The episode served as a potential preview of the simmering partisan tensions the bill could stoke in a Legislature historically roiled by electoral issues. The Texas Democratic Party, which opposed the legislation, pounced on the decision to cut off witness registration, claiming Republicans “intend to silence the voices of Texans” who want to speak against the bill. Soon after the committee took a break so members could join their colleagues for the House’s regular agenda, a coalition of 15 progressive and voting rights groups sent a letter to the committee imploring it to reopen registration.
The committee returned to a standing-room-only hearing on Wednesday night almost 10 hours later and did not reopen registration before restarting four more hours of public testimony.

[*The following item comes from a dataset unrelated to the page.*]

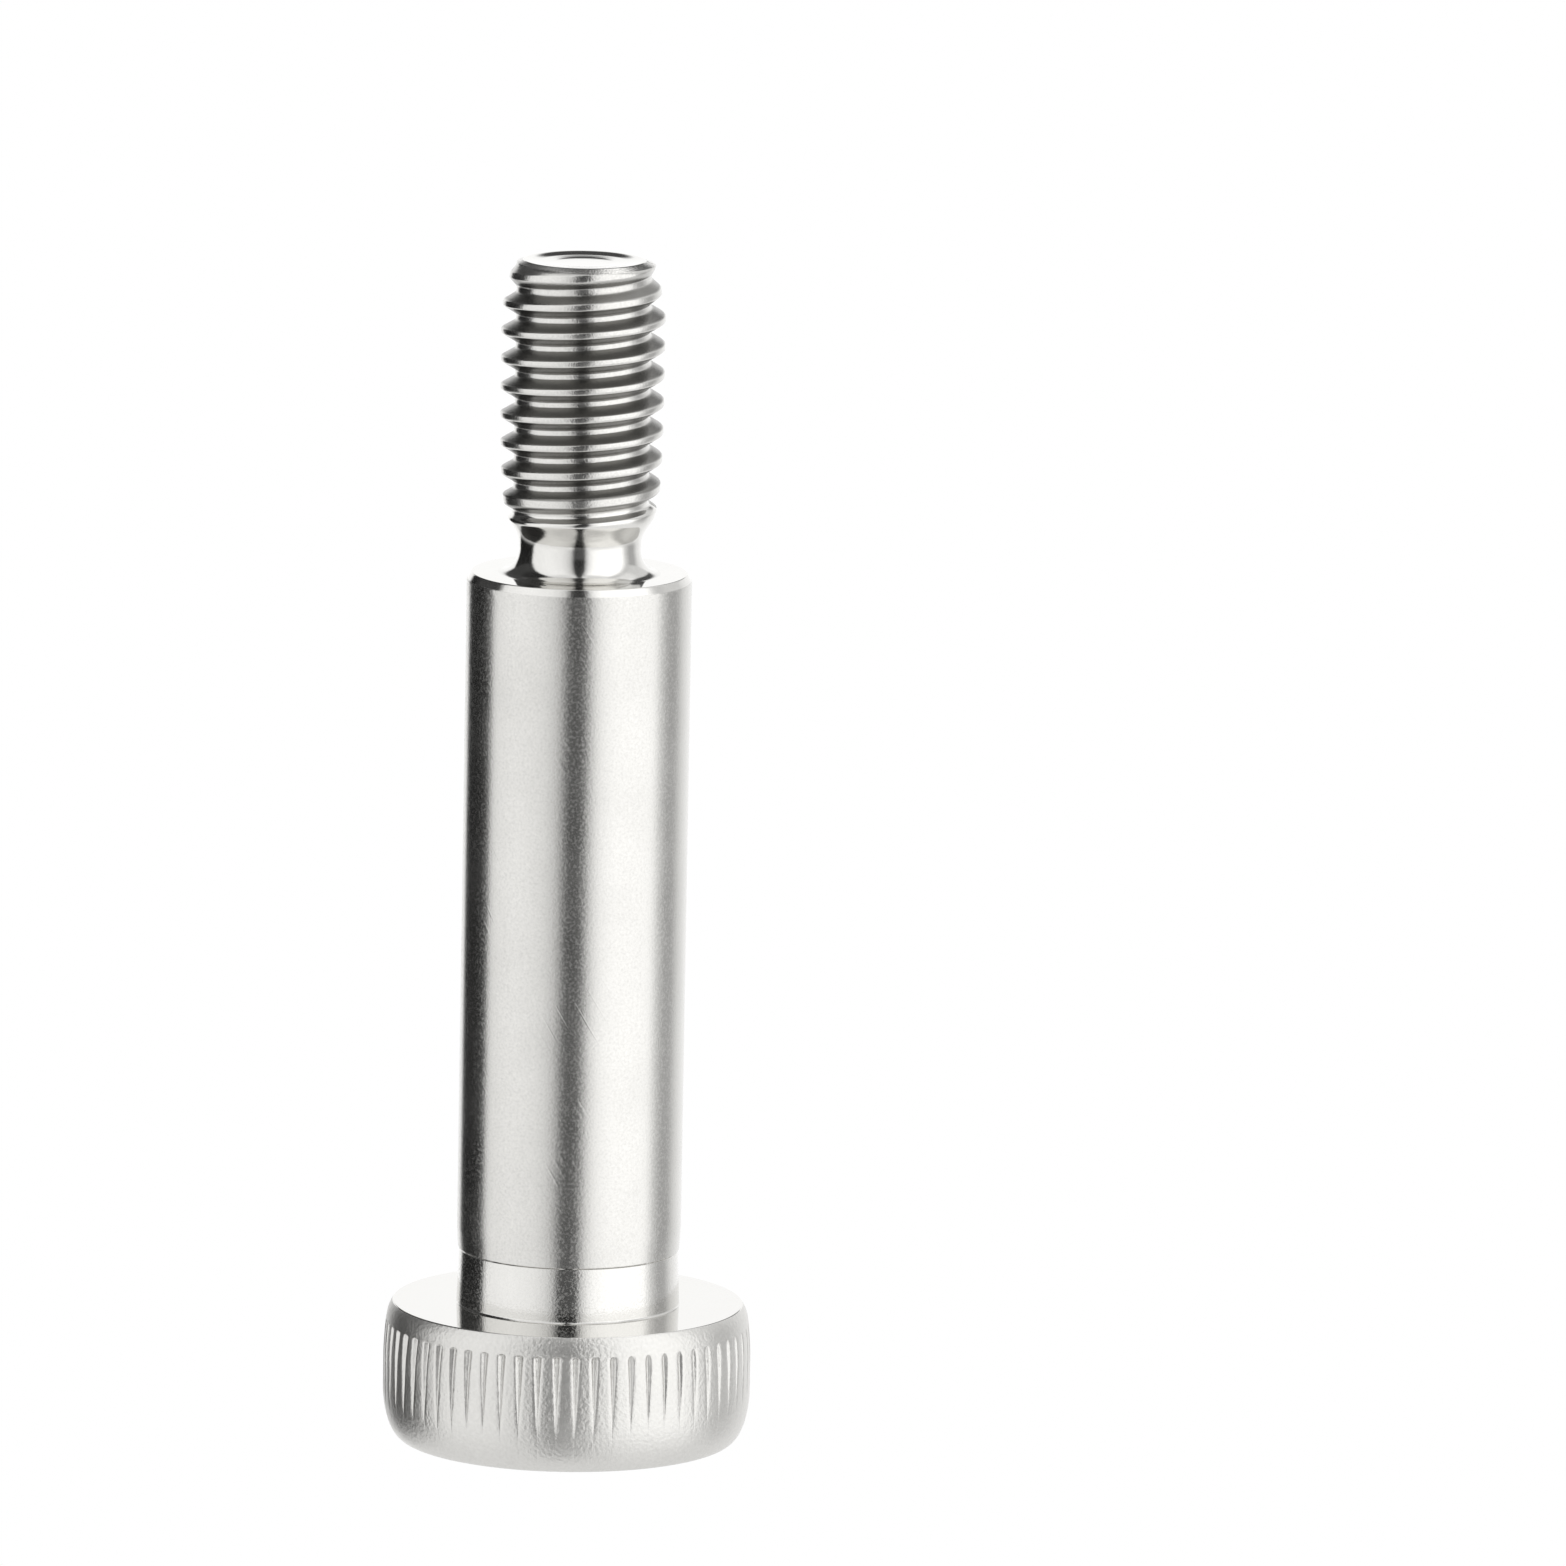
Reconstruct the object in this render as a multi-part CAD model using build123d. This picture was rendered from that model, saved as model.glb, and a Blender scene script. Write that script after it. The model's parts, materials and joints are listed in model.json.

Up first were Kathryn Dodi and Beverly Black who asked the committee to vote down the bill because of the detrimental impact it could have on voters with intellectual disabilities like them. They’ve both asked for assistance to cast their ballots and feared the provision of the bill that enhances penalties related to unlawful assistance, even though they’ve never been influenced by their assistors.
“Having someone with me to support me is my right. They’re only there to make sure I understand what I’m reading,” Doty said. “Please don’t take away people with disabilities’ right to vote with support. It makes us feel good like we matter.”
Testifying with an assistor who supported her by prodding her with questions, Black explained she knows who is running and their political positions because she follows the news on television but requires assistance to cast a ballot because she cannot read.
“Don’t cut the vote off — please don’t,” Black said. “I need someone to help me.”